Casting ZA-12 alloy with a graphite mold offers OEMs an alternative to other production methods in these uncertain times. For part quantities from 300 to 20,000, the graphite-mold/ZA-12 process is as precise or more precise than other casting methods at a fraction of the cost.
The process also offers a hedge against expensive design modifications in a volatile marketplace. A commitment to a large die-casting run (above 20,000 parts) can mean a large up-front investment that turns into a loss if sales are below expectations. The shorter production runs of ZA-12 parts minimize the financial risk.
It is a simple matter to follow up with another run and another if the product is successful. In all, the process is an ideal way to pay as you go.
The production of a swivel elbow for a laboratory equipment stand illustrates the comprehensive services available from some shops casting ZA-12 (a zinc-aluminum alloy) in graphite molds.

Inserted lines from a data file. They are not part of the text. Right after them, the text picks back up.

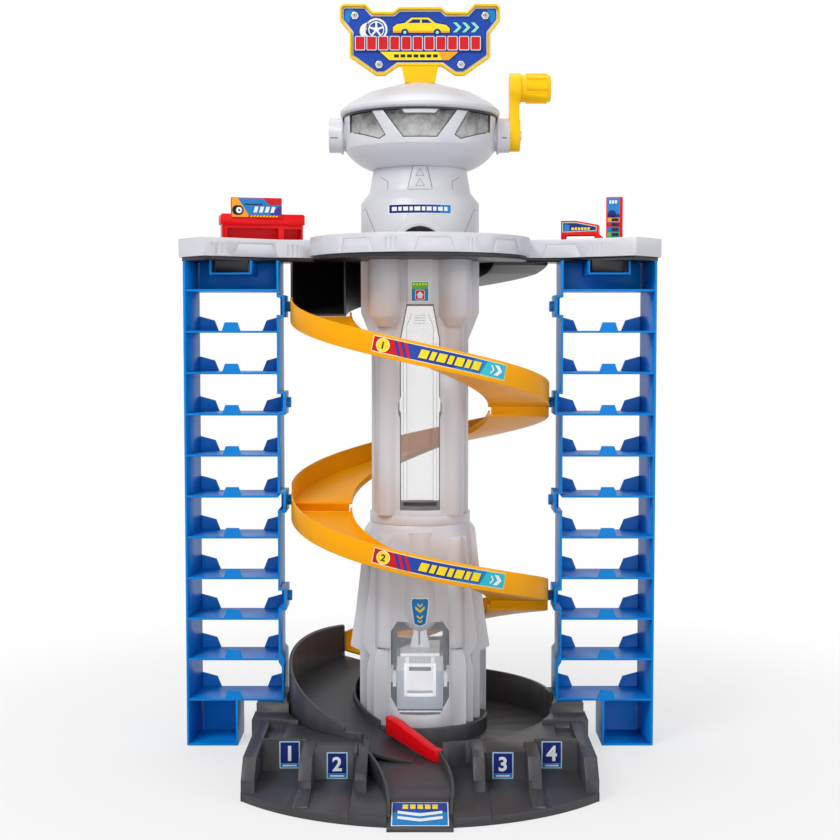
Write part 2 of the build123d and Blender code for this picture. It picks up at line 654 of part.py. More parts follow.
with BuildPart() as foot:
    turned([(0, 24), (52, 24), (52, 110), (51, 180), (50, 200), (47, RING_LOW_Z), (0, RING_LOW_Z)])
    fin = [
        (40, RING_LOW_Z),
        (46, RING_LOW_Z),
        (52.4, 204),
        (56.5, 165),
        (61, 126),
        (65.8, 96),
        (65.8, 93),
        (57, 89),
        (57, FOOT_BOTTOM_Z),
        (40, FOOT_BOTTOM_Z),
    ]
    # broad cheek in front of each fin, with a skirt that steps in above the base
    cheek = [
        (34, 204),
        (43, 200),
        (48, 150),
        (52, 118),
        (54, 98),
        (47, 88),
        (50, 76),
        (50, FOOT_BOTTOM_Z),
        (30, FOOT_BOTTOM_Z),
        (30, 80),
        (34, 92),
    ]
    for side in (-1, 1):
        front_prism([(side * x, z) for x, z in fin], -14, 14)
        front_prism([(side * x, z) for x, z in cheek], -30, 30)
        for y in (-35.5, 35.5):
            # rib that runs up the tower and stands on a boot beside the door
            with BuildSketch(Plane.XY.offset(98)) as rib_plan:
                with Locations((side * 31, y)):
                    Circle(RIB_R)
            extrude(rib_plan.sketch, amount=104, taper=1.2)
            boot = [(side * 27.2, 24), (side * 27.2, 84), (side * 31, 96), (side * 40, 96), (side * 43, 84), (side * 43, 24)]
            front_prism(boot, min(y, 0) - (7 if y < 0 else 0), max(y, 0) + (7 if y > 0 else 0))
    turned([(0, 20)] + FOOT_SHELL + [(0, RING_LOW_Z + 1)], Mode.SUBTRACT)
    front_prism(door, -80, 0, Mode.SUBTRACT)
    block((-22.2, 0, 20), (22.2, 80, 96), Mode.SUBTRACT)
    # nose cone over the door
    with BuildSketch(Plane.XZ.offset(-NOSE_Y)) as nose_profile:
        with BuildLine():
            cone = Polyline((0, NOSE_LOW_Z), (0, 206), (16.5, 206), (NOSE_R, 134))
            ThreePointArc(cone @ 1, (13.5, 117.5), cone @ 0)
        make_face()
    revolve(nose_profile.sketch, axis=Axis((0, NOSE_Y, 0), (0, 0, 1)))
    turned([(0, 20)] + FOOT_SHELL + [(0, RING_LOW_Z + 1)], Mode.SUBTRACT)
column_lower_front = half_shell(foot.part, True)
write(column_lower_front, "column_lower_front")
column_lower_back = half_shell(foot.part, False)
write(column_lower_back, "column_lower_back")

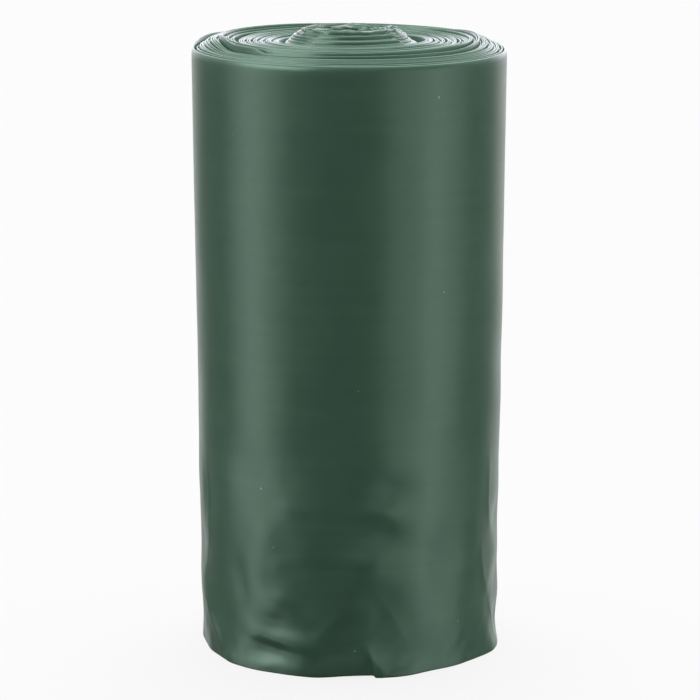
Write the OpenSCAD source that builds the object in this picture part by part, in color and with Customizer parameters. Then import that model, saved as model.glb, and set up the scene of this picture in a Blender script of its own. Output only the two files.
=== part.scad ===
// A coreless roll of thin plastic bags, standing on its end.
// The folded film is one continuous band, wound outwards from a flattened hole to a loose end on the
// back. The turns lie on each other, so they are one solid. At the upper end the folds of the turns
// show as a spiral of ridges: the core is pushed up, a loop of turns stands proud, and crescent gaps
// open where the turns have parted. Near the foot the outermost turn is loose and crumpled.
// Millimetres. The roll stands on z = 0 and its front is the -Y side.

/* [Film] */
// Folded width of the film, which is the height of the outermost turn
film_w = 61; // [50:1:80]
// Thickness of the folded film, the step where its outer end lies on the roll
film_t = 0.25; // [0.1:0.05:0.4]

/* [Roll] */
// Diameter over the outermost turn at the upper end
roll_d = 32; // [30:0.5:40]
// Diameter over the outermost turn at the foot
foot_d = 30.8; // [29:0.2:39]
// Ridges that the turns show between the hole and the outside
turns = 24; // [16:1:24]
// Flats round one turn
facets = 36; // [28:4:36]

/* [Hole] */
// Long way across the flattened hole
hole_l = 4.6; // [3:0.2:6]
// Short way across the flattened hole
hole_w = 1.6; // [1:0.2:2.6]

/* [Upper end] */
// Radius of the fold along the rim
rim_fold_r = 0.6; // [0.3:0.1:1]
// Depth of the groove between two turns
groove_depth = 0.5; // [0.2:0.1:0.8]
// Climb of the outer turns from the rim to the loop
rim_climb = 0.6; // [0.2:0.1:1]
// Diameter of the loop of turns that stands proud
loop_d = 25.4; // [20:0.2:27]
// Height of the loop above the turns outside it
loop_rise = 0.55; // [0.2:0.05:1]
// Diameter of the pushed-up core at its foot
core_foot_d = 13; // [11:0.2:16]
// Diameter of the pushed-up core at its top
core_top_d = 9.8; // [7:0.2:10.6]
// Height of the core above the turns round it
core_rise = 1.2; // [0.4:0.1:2.4]
// Depth of the crumpled dish in the top of the core
dish_depth = 0.6; // [0.2:0.1:1]
// Widest opening of the crescent gaps between parted turns
gap_w = 0.6; // [0.2:0.1:0.8]

/* [Foot] */
// Radius of the fold along the hem
hem_fold_r = 0.5; // [0.3:0.1:1]
// Radius of the hem where it is tucked under, at the left
tuck_r = 1.2; // [0.6:0.1:2]
// Depth of the grooves between the turns at the foot
foot_groove = 0.35; // [0.2:0.05:0.6]
// Depth of the deepest dent in the loose outermost turn
dent_depth = 0.7; // [0.2:0.1:1]

/* [Hidden] */

roll_r = roll_d / 2;
foot_r = foot_d / 2;
loop_r = loop_d / 2;
core_foot_r = core_foot_d / 2;
core_top_r = core_top_d / 2;
hole_mean_r = (hole_l + hole_w) / 4;

// Where the loose end of the film lies, at the back of the roll
tail_angle = 118;
// Way that the flattened hole points
hole_angle = 8;
// Direction in which the hem is tucked under
tuck_angle = 196;
tuck_spread = 42;

// Across one turn: where the ridge starts and ends between two grooves, as shares of the pitch.
// At the foot the ridges are pressed flat by the roll's own weight.
ridge_start = 0.24;
ridge_end = 0.86;
foot_start = 0.3;
foot_end = 0.8;
// Height of a ridge varies by this much from turn to turn
ridge_wander = 0.11;
// Crumpling of the turns in the core: up and down, and in and out
core_crumple_z = 0.32;
core_crumple_r = 0.2;
// Width over which the loop steps down to the turns outside it
loop_step_w = 0.5;
// The turns sink by this much between the loop and the core
shelf_fall = 0.2;

// Crescent gaps: distance from the axis, direction of the middle, half of the spread in degrees,
// and opening as a share of gap_w
gaps = [
    [7.7, 24, 44, 1.0],
    [7.1, 184, 40, 0.7],
    [11.3, 165, 30, 0.8],
    [11.0, 2, 24, 0.6],
    [15.2, 158, 34, 0.35],
];
// Turns on each side of a gap that give way to it
gap_reach = 3;
// A gap is this much deeper than wide
gap_depth_ratio = 1.6;

// Dents in the loose outermost turn: direction, height above the foot, half length round the roll,
// half height, lean in degrees, and depth as a share of dent_depth (below zero it bulges)
dents = [
    [246, 4.6, 5.0, 2.4, -14, 1.0],
    [243, 1.9, 4.6, 1.7, 8, -0.35],
    [228, 7.5, 3.2, 4.5, 20, 0.45],
    [282, 3.2, 2.6, 4.2, 24, 0.75],
    [296, 8.5, 3.4, 6.0, 26, 0.5],
    [289, 17.0, 4.5, 3.4, -10, 0.35],
    [338, 5.0, 3.0, 4.6, -8, 0.9],
    [342, 14.5, 3.2, 4.4, 6, 0.7],
    [205, 9.0, 3.0, 7.0, 12, 0.7],
    [200, 22.0, 2.8, 8.0, 6, 0.4],
    [40, 6.0, 5.0, 3.6, -18, 0.8],
    [78, 11.0, 3.6, 6.4, 22, 0.6],
    [135, 5.2, 5.4, 3.2, 14, 0.9],
    [160, 14.0, 3.0, 6.0, -12, 0.5],
];

// Rings of points down the outside: round the rim fold, down the wall, round the hem fold.
// Each fold turns by this much, so that it ends in the groove inside it.
fold_turn = 120;
fold_steps = 3;
wall_steps = 14;
// The wall's rings crowd towards the foot, where the dents are
crowding = 1.7;
wall_rings = 2 * fold_steps + wall_steps;

function mix(a, b, t) = a + (b - a) * t;
function smooth(low, high, x) =
    let (t = min(max((x - low) / (high - low), 0), 1))
    t * t * (3 - 2 * t);
function turned(a, from) = (a - from + 540) % 360 - 180;
function polar(r, a, z) = [r * cos(a), r * sin(a), z];

// Irregular wandering along the film, which differs from one turn to the next
function wander(u) = (sin(137.5 * u) + sin(222 * u + 40) + sin(83 * u + 200)) / 3;
// Small folds across the film, for the crumpled core
function crumple(u) = (sin(1430 * u) + sin(2210 * u + 70) + sin(3170 * u + 150)) / 3;

// One dent, 1 in its middle and 0 at its edge
function dent_shape(d, a, z) =
    let (
        across = turned(a, d[0]) * PI / 180 * foot_r,
        up = z - d[1],
        x = across * cos(d[4]) + up * sin(d[4]),
        y = up * cos(d[4]) - across * sin(d[4]),
        q = norm([x / d[2], y / d[3]])
    )
    q < 1 ? (1 + cos(180 * q)) / 2 : 0;
function dents_at(a, z, i = 0) =
    i == len(dents) ? 0 : dents[i][5] * dent_depth * dent_shape(dents[i], a, z) + dents_at(a, z, i + 1);

// Outside radius of the roll, before the folds round its two ends
function outside_r(a, z) = mix(foot_r, roll_r, z / film_w) - dents_at(a, z);
function hem_r(a) = mix(tuck_r, hem_fold_r, smooth(0, tuck_spread, abs(turned(a, tuck_angle))));

// How far a point gives way to the crescent gaps. v counts turns from the hole to the point.
function turns_at(r) = turns * (r - hole_mean_r) / (rim_edge_r(0) - film_t - hole_mean_r);
function gap_mask(g, a) = let (q = abs(turned(a, g[1])) / g[2]) q < 1 ? g[3] * (1 + cos(180 * q)) / 2 : 0;
function from_gap(g, v, a) =
    v - floor(turns_at(g[0])) - turned(g[1], tail_angle) / 360 - turned(a, g[1]) / 360;
function give(x) = abs(x) < 0.02 ? 0 : sign(x) * pow(max(0, 1 - abs(x) / gap_reach), 2);
function gaps_push(v, a, i = 0) =
    i == len(gaps) ? 0
        : gap_w / 2 * gap_mask(gaps[i], a) * give(from_gap(gaps[i], v, a)) + gaps_push(v, a, i + 1);
function gaps_depth(v, a, i = 0) =
    i == len(gaps) ? 0
        : (abs(from_gap(gaps[i], v, a)) < 0.02 ? gap_w * gap_depth_ratio * gap_mask(gaps[i], a) : 0)
            + gaps_depth(v, a, i + 1);

// Radius of the groove that lies u turns out from the hole. The wall_r ends the last turn, which
// thins from there to the loose end of the film.
function hole_r(a) =
    let (b = a - hole_angle)
    hole_l * hole_w / 2 / norm([hole_w * cos(b), hole_l * sin(b)]);
function groove_r(u, a, wall_r) =
    let (t = min(u / turns, 1), end_share = max(u - turns, 0))
    mix(hole_mean_r, wall_r - film_t, t) + (hole_r(a) - hole_mean_r) * pow(1 - t, 5) + film_t * end_share;
function ridge_r(u, a, wall_r, across) = mix(groove_r(u, a, wall_r), groove_r(u + 1, a, wall_r), across);

// Height of the folds above the rim, at radius r
function core_share(r) = 1 - smooth(core_top_r - 1, core_foot_r, r);
function end_rise(r) =
    rim_climb * (1 - smooth(loop_r, roll_r, r))
    + loop_rise * (1 - smooth(loop_r, loop_r + loop_step_w, r))
    - shelf_fall * (1 - smooth(core_foot_r, loop_r, r))
    + core_rise * (1 - smooth(core_top_r, core_foot_r, r))
    - dish_depth * (1 - smooth(hole_mean_r, core_top_r, r));

// Points of one station. u counts turns along the film and across is the share of the pitch.
function station_angle(u) = tail_angle + 360 * u;
function folded_in(round_r, angle) = round_r * (1 - cos(angle));
function rim_edge_r(a) = outside_r(a, film_w) - folded_in(rim_fold_r, fold_turn);
function foot_edge_r(a) = outside_r(a, 0) - folded_in(hem_r(a), fold_turn);
function upper_point(u, across) =
    let (
        a = station_angle(u),
        v = u + across,
        plain_r = ridge_r(u, a, rim_edge_r(a), across),
        soft = core_share(plain_r),
        r = plain_r + gaps_push(v, a) + soft * smooth(0, 2, v) * core_crumple_r * crumple(u),
        ridge = ridge_wander * wander(u) + soft * core_crumple_z * crumple(u + 0.37),
        down = across > 0 ? 0 : groove_depth + gaps_depth(v, a)
    )
    polar(r, a, film_w + end_rise(plain_r) + ridge * smooth(turns, turns - 2, v) - down);
function lower_point(u, across) =
    let (a = station_angle(u))
    polar(ridge_r(u, a, foot_edge_r(a), across), a, across > 0 ? 0 : foot_groove);

// Points on the outside. ring counts down from the rim and x is the share of the last turn.
function wall_point(ring, x) =
    let (
        a = station_angle(x),
        lower = ring > fold_steps + wall_steps,
        round_r = lower ? hem_r(a) : rim_fold_r,
        turned_in = lower ? fold_turn * (ring - fold_steps - wall_steps) / fold_steps
            : fold_turn * max(0, 1 - ring / fold_steps),
        down = pow(1 - min(max((ring - fold_steps) / wall_steps, 0), 1), crowding),
        z = lower ? hem_r(a) * (1 - sin(turned_in))
            : ring < fold_steps ? film_w - rim_fold_r * (1 - sin(turned_in))
            : mix(hem_r(a), film_w - rim_fold_r, down)
    )
    polar(outside_r(a, z) - folded_in(round_r, turned_in) - film_t * (1 - x), a, z);

// The whole surface as one closed skin. Points are numbered along the film.
module wound_film() {
    last = turns * facets;
    u_all = [for (i = [0:last]) i / facets];
    x_all = [for (j = [0:facets]) j / facets];

    upper_grooves = concat(
        [for (i = [0:last - 1]) upper_point(i / facets, 0)],
        [for (x = x_all) wall_point(0, x)]
    );
    ridge_starts = [for (u = u_all) upper_point(u, ridge_start)];
    ridge_ends = [for (u = u_all) upper_point(u, ridge_end)];
    wall = [for (ring = [1:wall_rings - 1], x = x_all) wall_point(ring, x)];
    lower_grooves = concat(
        [for (i = [0:last - 1]) lower_point(i / facets, 0)],
        [for (x = x_all) wall_point(wall_rings, x)]
    );
    foot_starts = [for (u = u_all) lower_point(u, foot_start)];
    foot_ends = [for (u = u_all) lower_point(u, foot_end)];

    g0 = 0;
    s0 = g0 + len(upper_grooves);
    e0 = s0 + len(ridge_starts);
    w0 = e0 + len(ridge_ends);
    b0 = w0 + len(wall);
    c0 = b0 + len(lower_grooves);
    d0 = c0 + len(foot_starts);

    function skin(ring, j) =
        ring == 0 ? g0 + last + j
            : ring == wall_rings ? b0 + last + j
            : w0 + (ring - 1) * (facets + 1) + j;
    function quad(p, q, r, s) = [[p, q, r], [p, r, s]];

    faces = [
        for (i = [0:last - 1]) each concat(
            quad(g0 + i, g0 + i + 1, s0 + i + 1, s0 + i),
            quad(s0 + i, s0 + i + 1, e0 + i + 1, e0 + i),
            quad(e0 + i, e0 + i + 1, g0 + i + facets + 1, g0 + i + facets),
            quad(b0 + i, c0 + i, c0 + i + 1, b0 + i + 1),
            quad(c0 + i, d0 + i, d0 + i + 1, c0 + i + 1),
            quad(d0 + i, b0 + i + facets, b0 + i + facets + 1, d0 + i + 1)
        ),
        for (ring = [0:wall_rings - 1], j = [0:facets - 1]) each
            quad(skin(ring, j), skin(ring, j + 1), skin(ring + 1, j + 1), skin(ring + 1, j)),
        for (ring = [0:wall_rings - 1]) each
            quad(skin(ring, facets), skin(ring, 0), skin(ring + 1, 0), skin(ring + 1, facets)),
        each quad(skin(0, facets), e0 + last, s0 + last, skin(0, 0)),
        each quad(skin(wall_rings, 0), c0 + last, d0 + last, skin(wall_rings, facets)),
        for (j = [0:facets - 1]) each quad(g0 + j, b0 + j, b0 + j + 1, g0 + j + 1),
        each quad(g0, s0, e0, g0 + facets),
        each quad(g0, g0 + facets, b0 + facets, b0),
        each quad(b0, b0 + facets, d0, c0),
    ];
    polyhedron(
        points = concat(
            upper_grooves, ridge_starts, ridge_ends, wall, lower_grooves, foot_starts, foot_ends
        ),
        faces = faces
    );
}

module bag_roll() {
    color([0.19, 0.31, 0.24]) wound_film();
}

bag_roll();
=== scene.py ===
import bmesh
import bpy
import numpy as np
from mathutils import Matrix


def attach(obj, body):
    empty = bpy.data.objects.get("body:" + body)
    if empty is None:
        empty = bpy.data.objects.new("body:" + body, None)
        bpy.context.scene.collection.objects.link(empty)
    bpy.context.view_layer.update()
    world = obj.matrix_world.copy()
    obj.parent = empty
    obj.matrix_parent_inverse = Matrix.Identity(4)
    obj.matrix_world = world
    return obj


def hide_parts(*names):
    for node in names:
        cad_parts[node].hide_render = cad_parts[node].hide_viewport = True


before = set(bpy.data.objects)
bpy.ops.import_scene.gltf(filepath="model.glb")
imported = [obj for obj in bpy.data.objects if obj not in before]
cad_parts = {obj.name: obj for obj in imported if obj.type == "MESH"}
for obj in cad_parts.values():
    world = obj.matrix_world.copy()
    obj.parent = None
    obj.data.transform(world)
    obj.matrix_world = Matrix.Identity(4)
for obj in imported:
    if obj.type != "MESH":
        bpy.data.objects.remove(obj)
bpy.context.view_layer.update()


# The wound turns: one continuous band of folded bags, wound without a core, so that a flattened
# hole is left in the middle. Each turn is the band seen on edge, with a round fold at either
# end, and the folds make a spiral of fine ridges.

# Sizes are in millimetres. Directions are in degrees from +X, anticlockwise as seen from above.
FILM_W = 61.0
RIM_R = 16.0
FOOT_R = 15.4
TAIL = 118.0
TURNS = 67
FIRST_R = 1.6
BAND_T = 0.184
PITCH = (RIM_R - BAND_T / 2 - FIRST_R) / TURNS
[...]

Graphicast Inc. produced the mold and cast the parts. It also provided custom-chromated-steel shafts, assembled the shafts to the castings, and designed reusable packaging to protect the finished parts during shipping and storage.
Pressed for time, the customer ordered tooling for this part before the design was finished. In Pro/Engineer CAD/CAM software, the mold model, design drawings, and CNC G-code are direct derivatives of the part model. As the designers made changes to the part model, the work updated automatically from each new part file. Moldmaking began the day after the final design was approved, reducing the company's lead time by at least four weeks.
Perpendicularity specifications were tight — 0.002 in. to base and 0.008 in. to the opposite face. The mold and tooling for this part totaled less than $10,000, including mold samples used for preproduction testing. Per-unit pricing for the assembled part, including the cost of the shaft and special packaging, was less than $29.